2. Adam Scott: World No. 1 won recently at Colonial, builds schedule around majors.
3. Matt Kuchar: Probably first in best-to-have-never-won-a-major line.
4. Dustin Johnson: Columbia-native has quietly put together an excellent year (winning season-opening World Championships, second at Northern Trust), has been unlucky at the Open, though.
5. Steve Stricker: Form has been off, but there could be some good golf left in this 47-year-old.
6. Jimmy Walker: FedEx Cup leader has three wins, seven top-10s.
7. Rickie Fowler: Has slumped since finishing fifth at Augusta.
8, Lee Westwood: Always likes the bright lights – seventh at Masters, tied for sixth at Players this year – and has 17 career top-10s in majors.
9. Justin Rose: Not having a great year, but don’t count out defending champ.

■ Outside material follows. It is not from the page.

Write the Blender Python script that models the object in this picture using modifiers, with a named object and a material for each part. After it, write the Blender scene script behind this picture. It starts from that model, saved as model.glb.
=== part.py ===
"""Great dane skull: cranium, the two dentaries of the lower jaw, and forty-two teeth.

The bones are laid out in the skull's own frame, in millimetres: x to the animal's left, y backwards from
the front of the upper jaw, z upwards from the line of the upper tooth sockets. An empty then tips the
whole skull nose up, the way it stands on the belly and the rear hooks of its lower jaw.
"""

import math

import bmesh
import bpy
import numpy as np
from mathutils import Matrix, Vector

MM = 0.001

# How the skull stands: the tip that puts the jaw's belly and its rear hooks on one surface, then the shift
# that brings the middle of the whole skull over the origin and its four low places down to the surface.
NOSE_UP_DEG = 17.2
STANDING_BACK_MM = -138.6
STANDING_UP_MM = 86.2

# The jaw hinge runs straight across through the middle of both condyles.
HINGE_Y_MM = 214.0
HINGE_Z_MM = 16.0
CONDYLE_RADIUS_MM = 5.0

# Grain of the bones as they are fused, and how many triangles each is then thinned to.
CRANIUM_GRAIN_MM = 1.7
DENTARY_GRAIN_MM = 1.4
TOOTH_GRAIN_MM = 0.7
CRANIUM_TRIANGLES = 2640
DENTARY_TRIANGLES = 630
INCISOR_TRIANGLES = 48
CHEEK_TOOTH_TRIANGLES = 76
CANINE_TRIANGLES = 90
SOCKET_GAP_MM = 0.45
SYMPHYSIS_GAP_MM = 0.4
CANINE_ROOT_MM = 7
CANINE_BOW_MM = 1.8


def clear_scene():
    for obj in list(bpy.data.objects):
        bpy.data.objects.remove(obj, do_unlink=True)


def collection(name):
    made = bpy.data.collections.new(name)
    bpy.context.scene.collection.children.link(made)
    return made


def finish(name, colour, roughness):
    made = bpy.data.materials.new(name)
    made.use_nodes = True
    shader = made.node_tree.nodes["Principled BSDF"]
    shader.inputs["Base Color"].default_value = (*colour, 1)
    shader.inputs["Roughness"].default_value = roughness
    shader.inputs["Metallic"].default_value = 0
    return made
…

10. Bubba Watson: No. 2 doesn’t necessarily set up well for a bomber like Watson, but he has the creativity to make up for that.
• Most likely to stumble: Phil Mickelson hasn’t been himself this year, and Pinehurst No. 2 isn’t the ideal spot for him to find his game – and a chance for the career slam.
• Most likely to surprise: Zach Johnson knows how to win a major (2007 Masters) and he’s having an excellent year.
• Most likely to break through: With Jordan Spieth, it’s a sooner-or-later proposition for him to win his first major. It’s going to be much sooner.
• Determining factor: The U.S. Open is normally a tournament with punishing rough. That won’t be the case this year, with Pinehurst No. 2’s restored natural areas now inviting more aggressive approach shots.